* Set exercise: Write out the complete material exactly as it stands.

* Dataset content:
•••

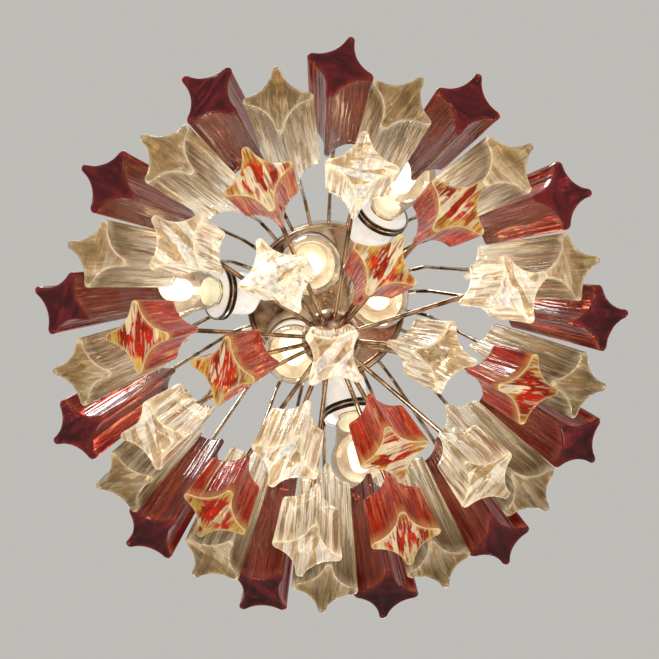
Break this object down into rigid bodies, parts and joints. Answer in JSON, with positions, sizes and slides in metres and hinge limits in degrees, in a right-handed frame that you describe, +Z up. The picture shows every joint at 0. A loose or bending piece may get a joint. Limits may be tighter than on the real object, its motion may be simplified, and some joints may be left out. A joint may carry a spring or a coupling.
{
  "type": "chandelier",
  "caption": "Flush ceiling chandelier: a round metal pan and ball carry bent rods with four-pointed solid glass bars in ruby, amber and clear, around screw-in lamps.",
  "frame": {"origin": "centre of the ceiling bracket's top face, on the ceiling, midway between its two screw slots", "axes": "+Z up towards the ceiling, along the stem; +X along the bracket"},
  "size_m": [0.5119, 0.511, 0.3913],
  "materials": {
    "ruby_glass": "deep crimson solid glass, polished, ribbed sides",
    "clear_glass": "clear champagne solid glass, ribbed sides",
    "amber_glass": "orange amber solid glass with yellow edges",
    "bulb_glass": "clear lamp glass",
    "warm_chrome": "bright plated metal with a warm tone",
    "zinc_steel": "zinc plated strip",
    "porcelain": "white glazed lampholder with a dark double ring",
    "terminal_plastic": "cream moulded plastic"
  },
  "bodies": {
    "lamp_frame": {"ruby_bar_01": "ruby_glass", "ruby_bar_02": "ruby_glass", "ruby_bar_03": "ruby_glass", "ruby_bar_04": "ruby_glass", "ruby_bar_05": "ruby_glass", "ruby_bar_06": "ruby_glass", "ruby_bar_07": "ruby_glass", "ruby_bar_08": "ruby_glass", "ruby_bar_09": "ruby_glass", "ruby_bar_10": "ruby_glass", "ruby_bar_11": "ruby_glass", "ruby_bar_12": "ruby_glass", "ruby_bar_13": "ruby_glass", "clear_bar_01": "clear_glass", "clear_bar_02": "clear_glass", "clear_bar_03": "clear_glass", "clear_bar_04": "clear_glass", "clear_bar_05": "clear_glass", "clear_bar_06": "clear_glass", "clear_bar_07": "clear_glass", "clear_bar_08": "clear_glass", "clear_bar_09": "clear_glass", "clear_bar_10": "clear_glass", "clear_bar_11": "clear_glass", "clear_bar_12": "clear_glass", "clear_bar_13": "clear_glass", "middle_amber_bar_01": "amber_glass", "middle_clear_bar_02": "clear_glass", "middle_amber_bar_03": "amber_glass", "middle_clear_bar_04": "clear_glass", "middle_amber_bar_05": "amber_glass", "middle_clear_bar_06": "clear_glass", "middle_amber_bar_07": "amber_glass", "middle_clear_bar_08": "clear_glass", "middle_amber_bar_09": "amber_glass", "middle_clear_bar_10": "clear_glass", "middle_amber_bar_11": "amber_glass", "middle_clear_bar_12": "clear_glass", "centre_clear_bar_01": "clear_glass", "centre_amber_bar_02": "amber_glass", "centre_clear_bar_03": "clear_glass", "centre_amber_bar_04": "amber_glass", "centre_clear_bar_05": "clear_glass", "centre_amber_bar_06": "amber_glass", "bottom_clear_bar": "clear_glass", "pan": "warm_chrome", "ceiling_bracket": "zinc_steel", "stem": "warm_chrome", "pan_collar": "warm_chrome", "ball": "warm_chrome", "outer_arms": "warm_chrome", "inner_arms": "warm_chrome", "lamp_sockets": "porcelain", "terminal_block": "terminal_plastic"},
    "bulb_1": {"bulb_1": "bulb_glass"},
    "bulb_2": {"bulb_2": "bulb_glass"},
    "bulb_3": {"bulb_3": "bulb_glass"},
    "bulb_4": {"bulb_4": "bulb_glass"},
    "bulb_5": {"bulb_5": "bulb_glass"},
    "bulb_6": {"bulb_6": "bulb_glass"}
  },
  "joints": [
    {"name": "bulb_1_unscrew", "type": "hinge", "parent": "lamp_frame", "child": "bulb_1", "pos_m": [-0.01693, -0.04917, -0.076], "axis": [0, 0, -1], "range_deg": [0, 1080]},
    {"name": "bulb_2_unscrew", "type": "hinge", "parent": "lamp_frame", "child": "bulb_2", "pos_m": [0.04945, -0.01607, -0.076], "axis": [0, 0, -1], "range_deg": [0, 1080]},
    {"name": "bulb_3_unscrew", "type": "hinge", "parent": "lamp_frame", "child": "bulb_3", "pos_m": [-0.03412, 0.03924, -0.076], "axis": [0, 0, -1], "range_deg": [0, 1080]},
    {"name": "bulb_4_unscrew", "type": "hinge", "parent": "lamp_frame", "child": "bulb_4", "pos_m": [0.05665, -0.10037, -0.08114], "axis": [0.4122, -0.7304, -0.5446], "range_deg": [0, 1080]},
    {"name": "bulb_5_unscrew", "type": "hinge", "parent": "lamp_frame", "child": "bulb_5", "pos_m": [0.02415, 0.1127, -0.08114], "axis": [0.1757, 0.82, -0.5446], "range_deg": [0, 1080]},
    {"name": "bulb_6_unscrew", "type": "hinge", "parent": "lamp_frame", "child": "bulb_6", "pos_m": [-0.11394, -0.01738, -0.08114], "axis": [-0.8291, -0.1265, -0.5446], "range_deg": [0, 1080]}
  ]
}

•••

* Expected answer:
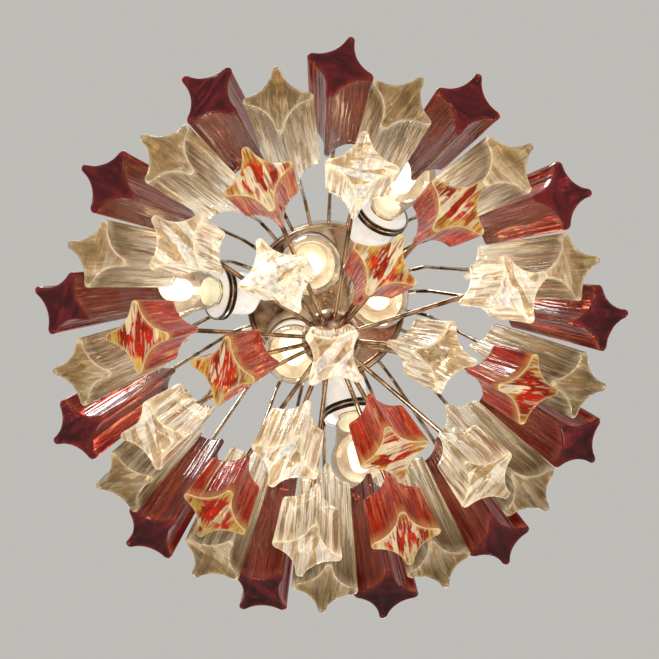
Break this object down into rigid bodies, parts and joints. Answer in JSON, with positions, sizes and slides in metres and hinge limits in degrees, in a right-handed frame that you describe, +Z up. The picture shows every joint at 0. A loose or bending piece may get a joint. Limits may be tighter than on the real object, its motion may be simplified, and some joints may be left out. A joint may carry a spring or a coupling.
{
  "type": "chandelier",
  "caption": "Flush ceiling chandelier: a round metal pan and ball carry bent rods with four-pointed solid glass bars in ruby, amber and clear, around screw-in lamps.",
  "frame": {"origin": "centre of the ceiling bracket's top face, on the ceiling, midway between its two screw slots", "axes": "+Z up towards the ceiling, along the stem; +X along the bracket"},
  "size_m": [0.5119, 0.511, 0.3913],
  "materials": {
    "ruby_glass": "deep crimson solid glass, polished, ribbed sides",
    "clear_glass": "clear champagne solid glass, ribbed sides",
    "amber_glass": "orange amber solid glass with yellow edges",
    "bulb_glass": "clear lamp glass",
    "warm_chrome": "bright plated metal with a warm tone",
    "zinc_steel": "zinc plated strip",
    "porcelain": "white glazed lampholder with a dark double ring",
    "terminal_plastic": "cream moulded plastic"
  },
  "bodies": {
    "lamp_frame": {"ruby_bar_01": "ruby_glass", "ruby_bar_02": "ruby_glass", "ruby_bar_03": "ruby_glass", "ruby_bar_04": "ruby_glass", "ruby_bar_05": "ruby_glass", "ruby_bar_06": "ruby_glass", "ruby_bar_07": "ruby_glass", "ruby_bar_08": "ruby_glass", "ruby_bar_09": "ruby_glass", "ruby_bar_10": "ruby_glass", "ruby_bar_11": "ruby_glass", "ruby_bar_12": "ruby_glass", "ruby_bar_13": "ruby_glass", "clear_bar_01": "clear_glass", "clear_bar_02": "clear_glass", "clear_bar_03": "clear_glass", "clear_bar_04": "clear_glass", "clear_bar_05": "clear_glass", "clear_bar_06": "clear_glass", "clear_bar_07": "clear_glass", "clear_bar_08": "clear_glass", "clear_bar_09": "clear_glass", "clear_bar_10": "clear_glass", "clear_bar_11": "clear_glass", "clear_bar_12": "clear_glass", "clear_bar_13": "clear_glass", "middle_amber_bar_01": "amber_glass", "middle_clear_bar_02": "clear_glass", "middle_amber_bar_03": "amber_glass", "middle_clear_bar_04": "clear_glass", "middle_amber_bar_05": "amber_glass", "middle_clear_bar_06": "clear_glass", "middle_amber_bar_07": "amber_glass", "middle_clear_bar_08": "clear_glass", "middle_amber_bar_09": "amber_glass", "middle_clear_bar_10": "clear_glass", "middle_amber_bar_11": "amber_glass", "middle_clear_bar_12": "clear_glass", "centre_clear_bar_01": "clear_glass", "centre_amber_bar_02": "amber_glass", "centre_clear_bar_03": "clear_glass", "centre_amber_bar_04": "amber_glass", "centre_clear_bar_05": "clear_glass", "centre_amber_bar_06": "amber_glass", "bottom_clear_bar": "clear_glass", "pan": "warm_chrome", "ceiling_bracket": "zinc_steel", "stem": "warm_chrome", "pan_collar": "warm_chrome", "ball": "warm_chrome", "outer_arms": "warm_chrome", "inner_arms": "warm_chrome", "lamp_sockets": "porcelain", "terminal_block": "terminal_plastic"},
    "bulb_1": {"bulb_1": "bulb_glass"},
    "bulb_2": {"bulb_2": "bulb_glass"},
    "bulb_3": {"bulb_3": "bulb_glass"},
    "bulb_4": {"bulb_4": "bulb_glass"},
    "bulb_5": {"bulb_5": "bulb_glass"},
    "bulb_6": {"bulb_6": "bulb_glass"}
  },
  "joints": [
    {"name": "bulb_1_unscrew", "type": "hinge", "parent": "lamp_frame", "child": "bulb_1", "pos_m": [-0.01693, -0.04917, -0.076], "axis": [0, 0, -1], "range_deg": [0, 1080]},
    {"name": "bulb_2_unscrew", "type": "hinge", "parent": "lamp_frame", "child": "bulb_2", "pos_m": [0.04945, -0.01607, -0.076], "axis": [0, 0, -1], "range_deg": [0, 1080]},
    {"name": "bulb_3_unscrew", "type": "hinge", "parent": "lamp_frame", "child": "bulb_3", "pos_m": [-0.03412, 0.03924, -0.076], "axis": [0, 0, -1], "range_deg": [0, 1080]},
    {"name": "bulb_4_unscrew", "type": "hinge", "parent": "lamp_frame", "child": "bulb_4", "pos_m": [0.05665, -0.10037, -0.08114], "axis": [0.4122, -0.7304, -0.5446], "range_deg": [0, 1080]},
    {"name": "bulb_5_unscrew", "type": "hinge", "parent": "lamp_frame", "child": "bulb_5", "pos_m": [0.02415, 0.1127, -0.08114], "axis": [0.1757, 0.82, -0.5446], "range_deg": [0, 1080]},
    {"name": "bulb_6_unscrew", "type": "hinge", "parent": "lamp_frame", "child": "bulb_6", "pos_m": [-0.11394, -0.01738, -0.08114], "axis": [-0.8291, -0.1265, -0.5446], "range_deg": [0, 1080]}
  ]
}